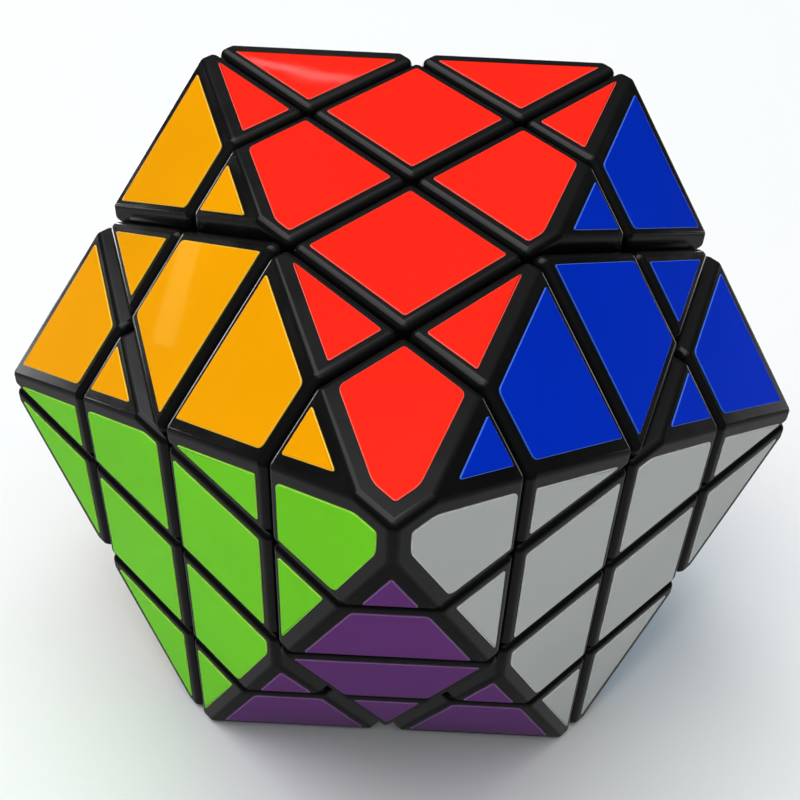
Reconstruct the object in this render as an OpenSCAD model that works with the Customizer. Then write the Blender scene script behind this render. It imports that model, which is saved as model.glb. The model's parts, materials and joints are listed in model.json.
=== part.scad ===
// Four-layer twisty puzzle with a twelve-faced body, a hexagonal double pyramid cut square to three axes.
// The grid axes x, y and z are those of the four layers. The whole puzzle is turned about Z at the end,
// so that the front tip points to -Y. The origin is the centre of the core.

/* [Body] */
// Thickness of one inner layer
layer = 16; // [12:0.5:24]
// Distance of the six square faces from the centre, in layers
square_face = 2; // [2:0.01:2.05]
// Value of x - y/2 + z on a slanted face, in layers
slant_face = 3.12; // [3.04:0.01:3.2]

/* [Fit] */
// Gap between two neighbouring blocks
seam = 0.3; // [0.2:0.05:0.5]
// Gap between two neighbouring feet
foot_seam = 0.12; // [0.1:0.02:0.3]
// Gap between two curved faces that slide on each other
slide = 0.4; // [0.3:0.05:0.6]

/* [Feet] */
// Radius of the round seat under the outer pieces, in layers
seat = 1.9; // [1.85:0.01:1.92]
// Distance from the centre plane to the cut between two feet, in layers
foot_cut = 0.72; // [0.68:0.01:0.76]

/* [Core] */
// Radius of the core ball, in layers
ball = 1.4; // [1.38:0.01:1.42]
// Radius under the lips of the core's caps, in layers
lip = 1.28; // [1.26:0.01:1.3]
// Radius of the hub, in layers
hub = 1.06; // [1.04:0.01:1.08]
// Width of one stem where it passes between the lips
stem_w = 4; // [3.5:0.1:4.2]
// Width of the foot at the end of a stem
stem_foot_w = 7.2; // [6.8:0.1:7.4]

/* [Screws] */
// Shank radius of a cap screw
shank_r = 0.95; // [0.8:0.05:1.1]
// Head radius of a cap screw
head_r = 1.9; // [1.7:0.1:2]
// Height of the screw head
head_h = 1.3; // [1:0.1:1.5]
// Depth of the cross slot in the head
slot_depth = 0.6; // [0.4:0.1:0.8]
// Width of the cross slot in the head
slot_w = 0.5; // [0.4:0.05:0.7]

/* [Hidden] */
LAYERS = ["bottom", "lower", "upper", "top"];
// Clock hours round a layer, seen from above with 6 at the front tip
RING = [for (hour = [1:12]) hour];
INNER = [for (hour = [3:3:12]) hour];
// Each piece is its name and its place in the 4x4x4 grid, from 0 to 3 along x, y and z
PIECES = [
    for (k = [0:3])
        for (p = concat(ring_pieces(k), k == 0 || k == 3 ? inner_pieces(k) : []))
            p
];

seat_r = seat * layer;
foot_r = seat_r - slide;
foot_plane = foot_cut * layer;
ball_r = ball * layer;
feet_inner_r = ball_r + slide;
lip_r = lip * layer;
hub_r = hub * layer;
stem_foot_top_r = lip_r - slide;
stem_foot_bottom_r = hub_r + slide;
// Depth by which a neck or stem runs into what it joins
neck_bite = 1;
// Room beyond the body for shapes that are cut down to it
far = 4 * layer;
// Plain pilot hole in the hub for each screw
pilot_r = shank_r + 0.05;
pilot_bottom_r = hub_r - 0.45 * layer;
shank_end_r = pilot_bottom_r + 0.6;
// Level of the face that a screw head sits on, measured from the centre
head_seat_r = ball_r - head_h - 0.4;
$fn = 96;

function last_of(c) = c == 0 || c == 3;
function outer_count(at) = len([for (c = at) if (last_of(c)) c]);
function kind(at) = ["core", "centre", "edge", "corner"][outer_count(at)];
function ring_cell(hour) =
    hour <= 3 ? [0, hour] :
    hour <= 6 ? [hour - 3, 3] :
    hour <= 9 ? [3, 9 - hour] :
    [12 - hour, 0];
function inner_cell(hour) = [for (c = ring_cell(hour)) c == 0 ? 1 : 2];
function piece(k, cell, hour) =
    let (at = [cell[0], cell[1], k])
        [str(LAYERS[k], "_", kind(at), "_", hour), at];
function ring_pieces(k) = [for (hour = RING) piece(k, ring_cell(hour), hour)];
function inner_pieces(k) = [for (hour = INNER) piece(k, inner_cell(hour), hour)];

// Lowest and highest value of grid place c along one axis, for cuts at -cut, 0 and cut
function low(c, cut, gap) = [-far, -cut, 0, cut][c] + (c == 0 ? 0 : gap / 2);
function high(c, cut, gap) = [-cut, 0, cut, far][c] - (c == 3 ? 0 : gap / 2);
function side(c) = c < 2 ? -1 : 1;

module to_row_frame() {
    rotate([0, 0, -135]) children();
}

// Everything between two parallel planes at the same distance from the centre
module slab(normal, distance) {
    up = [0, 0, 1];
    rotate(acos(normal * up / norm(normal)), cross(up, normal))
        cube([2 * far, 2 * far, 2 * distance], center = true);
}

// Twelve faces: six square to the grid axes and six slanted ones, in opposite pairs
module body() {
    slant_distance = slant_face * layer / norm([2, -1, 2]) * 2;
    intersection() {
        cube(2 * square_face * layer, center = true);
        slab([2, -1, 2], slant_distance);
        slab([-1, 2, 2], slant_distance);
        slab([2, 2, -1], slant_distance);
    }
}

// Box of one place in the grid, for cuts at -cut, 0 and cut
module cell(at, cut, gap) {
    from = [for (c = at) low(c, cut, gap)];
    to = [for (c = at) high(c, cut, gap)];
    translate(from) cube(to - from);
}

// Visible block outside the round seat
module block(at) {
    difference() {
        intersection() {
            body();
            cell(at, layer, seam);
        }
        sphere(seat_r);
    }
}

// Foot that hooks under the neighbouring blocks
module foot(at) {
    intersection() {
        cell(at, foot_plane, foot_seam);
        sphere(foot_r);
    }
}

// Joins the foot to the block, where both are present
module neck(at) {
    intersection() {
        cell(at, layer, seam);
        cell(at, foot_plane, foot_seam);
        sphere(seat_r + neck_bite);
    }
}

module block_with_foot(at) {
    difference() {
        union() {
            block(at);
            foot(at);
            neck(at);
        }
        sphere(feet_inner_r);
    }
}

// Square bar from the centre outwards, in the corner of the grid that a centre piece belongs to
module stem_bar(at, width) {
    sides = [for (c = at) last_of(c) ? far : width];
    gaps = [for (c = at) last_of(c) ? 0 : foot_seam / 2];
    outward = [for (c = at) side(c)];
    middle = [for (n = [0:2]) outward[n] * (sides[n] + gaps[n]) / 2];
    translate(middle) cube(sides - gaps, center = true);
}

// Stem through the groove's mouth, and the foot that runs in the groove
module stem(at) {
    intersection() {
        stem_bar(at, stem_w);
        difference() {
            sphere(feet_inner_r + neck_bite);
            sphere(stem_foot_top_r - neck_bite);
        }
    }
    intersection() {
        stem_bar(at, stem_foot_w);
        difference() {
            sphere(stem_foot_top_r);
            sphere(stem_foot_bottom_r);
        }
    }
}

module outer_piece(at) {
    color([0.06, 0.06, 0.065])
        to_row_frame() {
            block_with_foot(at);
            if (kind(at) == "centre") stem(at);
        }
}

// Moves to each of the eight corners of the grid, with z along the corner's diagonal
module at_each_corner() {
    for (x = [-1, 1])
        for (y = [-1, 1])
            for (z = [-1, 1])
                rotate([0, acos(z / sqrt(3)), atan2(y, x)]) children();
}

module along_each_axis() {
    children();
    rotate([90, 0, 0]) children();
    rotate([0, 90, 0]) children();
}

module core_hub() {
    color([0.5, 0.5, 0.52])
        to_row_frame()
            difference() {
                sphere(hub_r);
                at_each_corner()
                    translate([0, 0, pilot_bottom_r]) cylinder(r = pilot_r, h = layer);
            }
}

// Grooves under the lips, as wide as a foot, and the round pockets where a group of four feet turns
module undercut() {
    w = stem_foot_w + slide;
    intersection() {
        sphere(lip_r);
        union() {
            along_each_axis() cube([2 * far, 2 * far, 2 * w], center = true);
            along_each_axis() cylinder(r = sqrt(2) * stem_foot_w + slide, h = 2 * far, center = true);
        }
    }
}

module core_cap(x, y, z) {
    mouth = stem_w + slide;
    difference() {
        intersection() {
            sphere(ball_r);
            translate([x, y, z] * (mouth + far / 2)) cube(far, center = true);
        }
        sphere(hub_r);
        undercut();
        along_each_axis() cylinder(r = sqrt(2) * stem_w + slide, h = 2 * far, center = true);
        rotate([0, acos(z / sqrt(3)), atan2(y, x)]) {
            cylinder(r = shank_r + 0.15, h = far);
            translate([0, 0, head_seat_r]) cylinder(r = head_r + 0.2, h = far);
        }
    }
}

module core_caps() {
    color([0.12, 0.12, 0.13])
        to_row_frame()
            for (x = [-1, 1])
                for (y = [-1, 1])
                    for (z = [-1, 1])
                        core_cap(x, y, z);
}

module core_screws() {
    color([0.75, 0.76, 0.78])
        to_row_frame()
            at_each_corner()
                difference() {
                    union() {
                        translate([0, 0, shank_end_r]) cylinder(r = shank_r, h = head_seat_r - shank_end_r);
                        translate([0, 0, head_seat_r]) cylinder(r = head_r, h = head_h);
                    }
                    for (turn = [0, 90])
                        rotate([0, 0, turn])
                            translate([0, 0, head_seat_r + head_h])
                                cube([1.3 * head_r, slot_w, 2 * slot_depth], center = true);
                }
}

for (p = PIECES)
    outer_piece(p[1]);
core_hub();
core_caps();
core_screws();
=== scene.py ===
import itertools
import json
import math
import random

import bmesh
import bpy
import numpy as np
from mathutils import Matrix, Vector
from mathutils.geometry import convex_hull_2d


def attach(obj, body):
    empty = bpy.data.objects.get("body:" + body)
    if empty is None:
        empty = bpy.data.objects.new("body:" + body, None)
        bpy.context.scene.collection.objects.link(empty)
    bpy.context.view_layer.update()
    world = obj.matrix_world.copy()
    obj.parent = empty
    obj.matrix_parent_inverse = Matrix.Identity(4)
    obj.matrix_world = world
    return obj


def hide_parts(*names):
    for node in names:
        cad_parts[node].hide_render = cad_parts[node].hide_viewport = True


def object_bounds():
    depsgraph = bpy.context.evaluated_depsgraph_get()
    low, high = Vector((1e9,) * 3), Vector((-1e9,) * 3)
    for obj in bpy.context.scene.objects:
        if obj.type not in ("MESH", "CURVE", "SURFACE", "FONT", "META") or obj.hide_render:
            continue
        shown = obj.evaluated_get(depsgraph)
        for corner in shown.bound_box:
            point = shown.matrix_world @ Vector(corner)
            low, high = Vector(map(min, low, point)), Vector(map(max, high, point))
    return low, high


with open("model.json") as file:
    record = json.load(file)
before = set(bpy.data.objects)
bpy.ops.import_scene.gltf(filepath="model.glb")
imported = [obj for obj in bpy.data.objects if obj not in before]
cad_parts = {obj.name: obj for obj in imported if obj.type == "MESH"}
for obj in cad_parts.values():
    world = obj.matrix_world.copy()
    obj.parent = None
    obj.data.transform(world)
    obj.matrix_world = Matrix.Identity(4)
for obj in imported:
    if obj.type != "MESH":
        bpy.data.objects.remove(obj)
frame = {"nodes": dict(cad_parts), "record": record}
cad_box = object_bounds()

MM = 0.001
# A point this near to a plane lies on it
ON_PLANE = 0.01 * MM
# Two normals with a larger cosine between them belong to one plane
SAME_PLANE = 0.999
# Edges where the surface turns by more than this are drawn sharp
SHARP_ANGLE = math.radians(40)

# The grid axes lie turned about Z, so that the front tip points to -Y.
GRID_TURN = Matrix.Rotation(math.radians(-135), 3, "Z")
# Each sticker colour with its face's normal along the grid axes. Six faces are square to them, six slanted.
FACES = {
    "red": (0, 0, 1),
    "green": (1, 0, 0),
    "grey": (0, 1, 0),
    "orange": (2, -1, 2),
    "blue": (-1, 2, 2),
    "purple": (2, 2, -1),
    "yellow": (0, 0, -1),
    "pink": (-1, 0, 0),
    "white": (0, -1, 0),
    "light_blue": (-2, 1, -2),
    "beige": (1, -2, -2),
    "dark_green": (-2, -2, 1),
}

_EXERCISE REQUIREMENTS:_
Output, from the data above, the lines from the line with "translate([0, 0, shank_end_r])" to the line with "shown = obj.evaluated_get(depsgraph)" exactly as they stand, both ends included and nothing else.

_OUTPUT:_
                        translate([0, 0, shank_end_r]) cylinder(r = shank_r, h = head_seat_r - shank_end_r);
                        translate([0, 0, head_seat_r]) cylinder(r = head_r, h = head_h);
                    }
                    for (turn = [0, 90])
                        rotate([0, 0, turn])
                            translate([0, 0, head_seat_r + head_h])
                                cube([1.3 * head_r, slot_w, 2 * slot_depth], center = true);
                }
}

for (p = PIECES)
    outer_piece(p[1]);
core_hub();
core_caps();
core_screws();
=== scene.py ===
import itertools
import json
import math
import random

import bmesh
import bpy
import numpy as np
from mathutils import Matrix, Vector
from mathutils.geometry import convex_hull_2d


def attach(obj, body):
    empty = bpy.data.objects.get("body:" + body)
    if empty is None:
        empty = bpy.data.objects.new("body:" + body, None)
        bpy.context.scene.collection.objects.link(empty)
    bpy.context.view_layer.update()
    world = obj.matrix_world.copy()
    obj.parent = empty
    obj.matrix_parent_inverse = Matrix.Identity(4)
    obj.matrix_world = world
    return obj


def hide_parts(*names):
    for node in names:
        cad_parts[node].hide_render = cad_parts[node].hide_viewport = True


def object_bounds():
    depsgraph = bpy.context.evaluated_depsgraph_get()
    low, high = Vector((1e9,) * 3), Vector((-1e9,) * 3)
    for obj in bpy.context.scene.objects:
        if obj.type not in ("MESH", "CURVE", "SURFACE", "FONT", "META") or obj.hide_render:
            continue
        shown = obj.evaluated_get(depsgraph)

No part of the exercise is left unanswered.